◆ **INFORMATION SUPPLIED**:
● ● ● ● ● ● ●
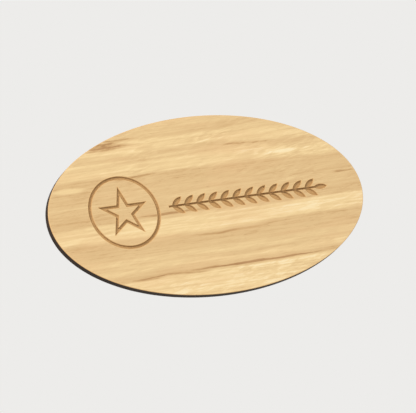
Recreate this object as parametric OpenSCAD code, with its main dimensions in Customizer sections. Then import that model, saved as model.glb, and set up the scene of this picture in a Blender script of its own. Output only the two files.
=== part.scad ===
// Oval wooden name plaque with a laser-engraved face and a magnetic fastener on its back.
// Frame: +X along the plaque, +Z up, the face looks along -Y.
// Origin: middle of the plane where the magnets meet the steel plate, which is where cloth is clamped.

/* [Board] */
// Length of the oval
plaque_w = 69.85; // [58:0.05:84]
// Height of the oval
plaque_h = 38.1; // [31:0.05:46]
// Thickness of the front ply
face_t = 0.5; // [0.5:0.05:1]
// Thickness of the middle ply
core_t = 0.5; // [0.4:0.05:3]
// Thickness of the rear ply
back_t = 0.5; // [0.4:0.05:1]

/* [Engraving] */
// Depth of the engraving
engrave_depth = 0.3; // [0.1:0.05:0.4]
// Shift of the engraved marks to the right of the middle
marks_x = 0.8; // [-1:0.1:1]
// Shift of the engraved marks above the middle
marks_z = 0.7; // [-1:0.1:1]
// Outer diameter of the emblem's ring
ring_d = 15.6; // [12:0.1:18]
// Width of the ring's line
ring_line = 0.65; // [0.4:0.05:1]
// Gap between the ring's inner edge and the star's points
star_gap = 1.5; // [1:0.1:2.5]
// Width of the star's line
star_line = 0.6; // [0.4:0.05:0.8]
// Gap between the ring and the sprig
mark_gap = 2.2; // [1:0.1:4]
// Number of leaf pairs on the sprig
leaf_pairs = 12; // [8:1:14]
// Distance from one leaf pair to the next
leaf_pitch = 2.7; // [2.4:0.1:3]
// Length of a leaf
leaf_l = 3; // [2.6:0.1:3.4]
// Width of a leaf
leaf_w = 1.05; // [0.8:0.05:1.2]
// Angle of a leaf from the stem
leaf_angle = 36; // [28:1:42]
// Width of the stem
stem_line = 0.4; // [0.3:0.05:0.6]

/* [Fastener] */
// Thickness of the foam tape
foam_t = 0.8; // [0.5:0.1:1.5]
// Distance from the steel plate's outline in to the foam tape's
foam_inset = 0.5; // [0.2:0.1:1.5]
// Thickness of the steel plate
plate_t = 0.8; // [0.5:0.1:1.5]
// Corner radius of the steel plate
plate_corner_r = 2.5; // [1:0.1:4]
// Diameter of a magnet
magnet_d = 10; // [8:0.1:12]
// Thickness of a magnet
magnet_t = 2; // [1.5:0.1:3]
// Bevel on a magnet's rims
magnet_bevel = 0.25; // [0.1:0.05:0.4]
// Distance from one magnet's middle to the next
magnet_pitch = 15; // [14:0.1:19]
// How far the magnets stand out of the magnet bar
magnet_proud = 0.2; // [0.1:0.05:0.5]
// Radial clearance between a magnet and its pocket
pocket_clear = 0.05; // [0.02:0.01:0.1]
// Plastic wall round a pocket
pocket_wall = 1.2; // [0.8:0.05:1.8]
// Plastic wall along the magnet bar's long sides
bar_side_wall = 1.45; // [1.2:0.05:2]
// Plastic wall beyond the end pockets
bar_end_wall = 2.45; // [1.8:0.05:3.5]
// Thickness of the magnet bar's rear wall
bar_rear_wall = 1.2; // [0.8:0.1:2]
// Corner radius of the magnet bar
bar_corner_r = 3; // [1.5:0.1:4]

/* [Hidden] */
$fn = 96;

// Depths along Y, from the clamping plane out to the face
plate_front = -plate_t;
foam_front = plate_front - foam_t;
rear_front = foam_front - back_t;
core_front = rear_front - core_t;
face_front = core_front - face_t;

// The magnet bar is sized round its pockets, and the steel plate matches the bar
pocket_d = magnet_d + 2 * pocket_clear;
bar_w = 2 * magnet_pitch + pocket_d + 2 * bar_end_wall;
bar_h = pocket_d + 2 * bar_side_wall;
bar_front = magnet_proud;
bar_rear = magnet_t + bar_rear_wall;
plate_w = bar_w;
plate_h = bar_h;

// The emblem and the sprig stand in one row, and the row is centred before it is shifted
sprig_w = leaf_pairs * leaf_pitch + leaf_l;
row_w = ring_d + mark_gap + sprig_w;
ring_x = marks_x - row_w / 2 + ring_d / 2;
sprig_x = marks_x + row_w / 2 - sprig_w;
star_r = ring_d / 2 - ring_line - star_gap;
// A five-pointed star's edges pass this share of its radius from its middle
star_edge = cos(72);
star_valley = cos(72) / cos(36);
// Each cutter starts this far outside the face that it cuts
cut_over = 1;

// Stands a flat outline, drawn in X and Z, up as a slab from depth `front` back by `thick`
module slab(front, thick) {
    translate([0, front + thick, 0]) rotate([90, 0, 0]) linear_extrude(thick) children();
}

module oval() {
    scale([1, plaque_h / plaque_w]) circle(d = plaque_w, $fn = 192);
}

module rounded(w, h, r) {
    square([w - 2 * r, h], center = true);
    square([w, h - 2 * r], center = true);
    for (x = [-1, 1], z = [-1, 1])
        translate([x * (w / 2 - r), z * (h / 2 - r)]) circle(r);
}

module star(r) {
    polygon([for (i = [0:9]) let (a = 90 + 36 * i, ri = i % 2 == 0 ? r : r * star_valley)
        [ri * cos(a), ri * sin(a)]]);
}

module emblem() {
    difference() {
        circle(d = ring_d);
        circle(d = ring_d - 2 * ring_line);
    }
    difference() {
        star(star_r);
        star(star_r - star_line / star_edge);
    }
}

// A pointed leaf from the origin along +X, made by two arcs
module leaf() {
    arc_r = (leaf_l * leaf_l + leaf_w * leaf_w) / (4 * leaf_w);
    intersection_for (side = [-1, 1])
        translate([leaf_l / 2, side * (arc_r - leaf_w / 2)]) circle(arc_r);
}

module sprig() {
    translate([0, -stem_line / 2]) square([sprig_w - leaf_l / 2, stem_line]);
    for (i = [0:leaf_pairs - 1], side = [-1, 1])
        translate([i * leaf_pitch + leaf_l / 4, 0]) rotate(side * leaf_angle) leaf();
    translate([sprig_w - leaf_l, 0]) leaf();
}

module engraving() {
    translate([ring_x, marks_z]) emblem();
    translate([sprig_x, marks_z]) sprig();
}

module face_ply() {
    color("burlywood") difference() {
        slab(face_front, face_t) oval();
        slab(face_front - cut_over, engrave_depth + cut_over) engraving();
    }
}

module core_ply() {
    color("saddlebrown") slab(core_front, core_t) oval();
}

module rear_ply() {
    color("burlywood") slab(rear_front, back_t) oval();
}

module foam_tape() {
    color("whitesmoke") slab(foam_front, foam_t)
        rounded(plate_w - 2 * foam_inset, plate_h - 2 * foam_inset, plate_corner_r - foam_inset);
}

module steel_plate() {
    color("silver") slab(plate_front, plate_t) rounded(plate_w, plate_h, plate_corner_r);
}

// The hollow between two pockets, which keeps the moulding's walls even
module bar_core_out() {
    difference() {
        square([magnet_pitch, bar_h - 2 * bar_side_wall], center = true);
        for (side = [-1, 1])
            translate([side * magnet_pitch / 2, 0]) circle(d = pocket_d + 2 * pocket_wall);
    }
}

module magnet_bar() {
    color("dimgray") difference() {
        slab(bar_front, bar_rear - bar_front) rounded(bar_w, bar_h, bar_corner_r);
        for (i = [-1:1])
            translate([i * magnet_pitch, 0, 0])
                slab(bar_front - cut_over, magnet_t - bar_front + cut_over) circle(d = pocket_d);
        for (side = [-1, 1])
            translate([side * magnet_pitch / 2, 0, 0])
                slab(bar_front - cut_over, magnet_t - bar_front + cut_over) bar_core_out();
    }
}

module magnet(place) {
    r = magnet_d / 2;
    t = magnet_t;
    b = magnet_bevel;
    color("gainsboro") translate([place * magnet_pitch, t, 0]) rotate([90, 0, 0])
        rotate_extrude() polygon([[0, 0], [r - b, 0], [r, b], [r, t - b], [r - b, t], [0, t]]);
}

face_ply();
core_ply();
rear_ply();
foam_tape();
steel_plate();
magnet_bar();
magnet(-1);  // magnet_left
magnet(0);  // magnet_middle
magnet(1);  // magnet_right
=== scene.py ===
"""Oval wooden name plaque: laser-engraved plywood with a magnetic fastener on its back.

The frame is the CAD's: metres, +Z up, the engraved face looks along -Y.
Shapes are worked out in millimetres and scaled once, when their mesh is made.
"""

import math

import bmesh
import bpy
import numpy as np
from mathutils import Matrix, Vector
from mathutils.geometry import delaunay_2d_cdt


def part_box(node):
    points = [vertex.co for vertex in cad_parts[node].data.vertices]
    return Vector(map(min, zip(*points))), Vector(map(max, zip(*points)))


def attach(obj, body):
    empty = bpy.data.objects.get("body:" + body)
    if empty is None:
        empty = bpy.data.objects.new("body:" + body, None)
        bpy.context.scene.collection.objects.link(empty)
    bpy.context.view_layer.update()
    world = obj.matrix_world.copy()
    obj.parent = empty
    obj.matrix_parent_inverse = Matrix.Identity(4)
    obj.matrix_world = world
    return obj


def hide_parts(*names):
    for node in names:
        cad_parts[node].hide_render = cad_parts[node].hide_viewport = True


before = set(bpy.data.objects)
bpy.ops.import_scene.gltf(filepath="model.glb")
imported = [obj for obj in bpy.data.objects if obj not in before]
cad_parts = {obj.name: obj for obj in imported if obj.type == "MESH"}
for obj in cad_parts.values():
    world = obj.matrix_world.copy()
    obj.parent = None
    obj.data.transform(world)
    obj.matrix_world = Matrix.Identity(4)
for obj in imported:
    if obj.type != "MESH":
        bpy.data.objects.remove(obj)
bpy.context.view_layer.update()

MM = 0.001

# ---- Sizes of the engraved marks, in mm, as the CAD source has them ----
MARKS_X, MARKS_Z = 0.8, 0.7
RING_D, RING_LINE = 15.6, 0.65
STAR_GAP, STAR_LINE = 1.5, 0.6
MARK_GAP = 2.2
LEAF_PAIRS, LEAF_PITCH = 12, 2.7
LEAF_L, LEAF_W, LEAF_ANGLE = 3.0, 1.05, 36.0
STEM_LINE = 0.4

SPRIG_W = LEAF_PAIRS * LEAF_PITCH + LEAF_L
ROW_W = RING_D + MARK_GAP + SPRIG_W
RING_X = MARKS_X - ROW_W / 2 + RING_D / 2
SPRIG_X = MARKS_X + ROW_W / 2 - SPRIG_W
STAR_R = RING_D / 2 - RING_LINE - STAR_GAP
STAR_EDGE = math.cos(math.radians(72))
STAR_VALLEY = STAR_EDGE / math.cos(math.radians(36))

# How the laser leaves a groove: (distance outside the outline, depth, how burnt), in mm and 0 to 1
# The halo outside the outline is real toasting; the darker values down the wall and at its foot, above the
# floor's, are partly painted shade inside the groove
GROOVE = ((0.28, 0.0, 0.0), (0.07, 0.0, 0.34), (0.035, 0.0, 0.5), (0.0, 0.035, 0.85),
          (-0.13, 0.26, 1.0), (-0.18, 0.3, 0.8))
# How it leaves the face's rim: (distance in from the edge, depth, how burnt). The first RIM_FLAT lie in the
# face, and the others round it off
RIM = ((0.8, 0.0, 0.0), (0.3, 0.0, 0.1), (0.13, 0.0, 0.22), (0.1, 0.0, 0.3),
       (0.055, 0.012, 0.42), (0.02, 0.04, 0.6), (0.0, 0.09, 1.0))
RIM_FLAT = 4
# The wall of a ply from its front to its rear: (share of the thickness, distance in, share of the ridges).
# On the face ply, the rim takes the place of the rows before WALL_BELOW_RIM
WALL = ((0.0, 0.03, 0.0), (0.06, 0.0, 0.5), (0.3, 0.0, 1.0),
        (0.6, 0.0, 1.0), (0.93, 0.0, 0.7), (1.0, 0.04, 0.2))
WALL_BELOW_RIM = 2
# How the laser toasts the rear's rim: (distance in from the edge, how burnt)
REAR_RIM = ((0.12, 0.7), (0.5, 0.25), (1.4, 0.0))

# ---- Sizes of the fastener that its node boxes don't give, in mm ----
PLATE_CORNER_R = 2.5
FOAM_INSET = 0.5
BAR_CORNER_R = 3.0
BAR_REAR_WALL = 1.2
MAGNET_PITCH = 15.0
MAGNET_D = 10.0
POCKET_CLEAR = 0.05
POCKET_D = MAGNET_D + 2 * POCKET_CLEAR
POCKET_WALL = 1.2

# The tape's side, for a tape FOAM_ROWS_T thick: (depth, distance in, 1 in the foam or 0 in an adhesive film)
FOAM_ROWS = ((0.0, 0.1, 0), (0.05, 0.1, 0), (0.07, 0.16, 0), (0.16, 0.07, 1), (0.28, 0.025, 1),
             (0.4, 0.01, 1), (0.52, 0.025, 1), (0.64, 0.07, 1), (0.73, 0.16, 0), (0.75, 0.1, 0),
             (0.8, 0.1, 0))
FOAM_ROWS_T = 0.8
# The dimple in the bar's rear where the plastic came in, from its rim to the broken stub in its middle:
# (radius, depth, how worn), in mm and 0 to 1
GATE = ((1.9, 0.0, 0.0), (1.74, 0.0, 0.5), (1.68, 0.02, 0.9), (1.6, 0.13, 0.2), (1.5, 0.17, 0.0),
        (0.7, 0.17, 0.0), (0.62, 0.15, 0.3), (0.56, 0.06, 0.8), (0.48, 0.03, 1.0), (0.3, 0.045, 0.7))

# ---- Mesh density ----
OVAL_POINTS = 1200
ROUND_POINTS = 96

# The material slots of a ply
SURFACE, CUT = 0, 1


def box_mm(node):
    low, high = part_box(node)
    return np.array(low) / MM, np.array(high) / MM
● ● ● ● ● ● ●
◆ **GIVEN EXERCISE**: Everything from the first line above up to and including the line that contains "back_t = 0.5; // [0.4:0.05:1]" should be printed exactly; please print only that.

◆ **EXPECTED OUTPUT**:
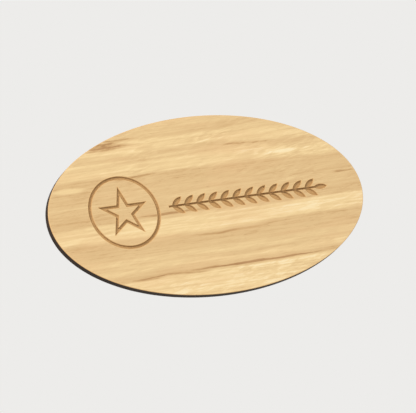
Recreate this object as parametric OpenSCAD code, with its main dimensions in Customizer sections. Then import that model, saved as model.glb, and set up the scene of this picture in a Blender script of its own. Output only the two files.
=== part.scad ===
// Oval wooden name plaque with a laser-engraved face and a magnetic fastener on its back.
// Frame: +X along the plaque, +Z up, the face looks along -Y.
// Origin: middle of the plane where the magnets meet the steel plate, which is where cloth is clamped.

/* [Board] */
// Length of the oval
plaque_w = 69.85; // [58:0.05:84]
// Height of the oval
plaque_h = 38.1; // [31:0.05:46]
// Thickness of the front ply
face_t = 0.5; // [0.5:0.05:1]
// Thickness of the middle ply
core_t = 0.5; // [0.4:0.05:3]
// Thickness of the rear ply
back_t = 0.5; // [0.4:0.05:1]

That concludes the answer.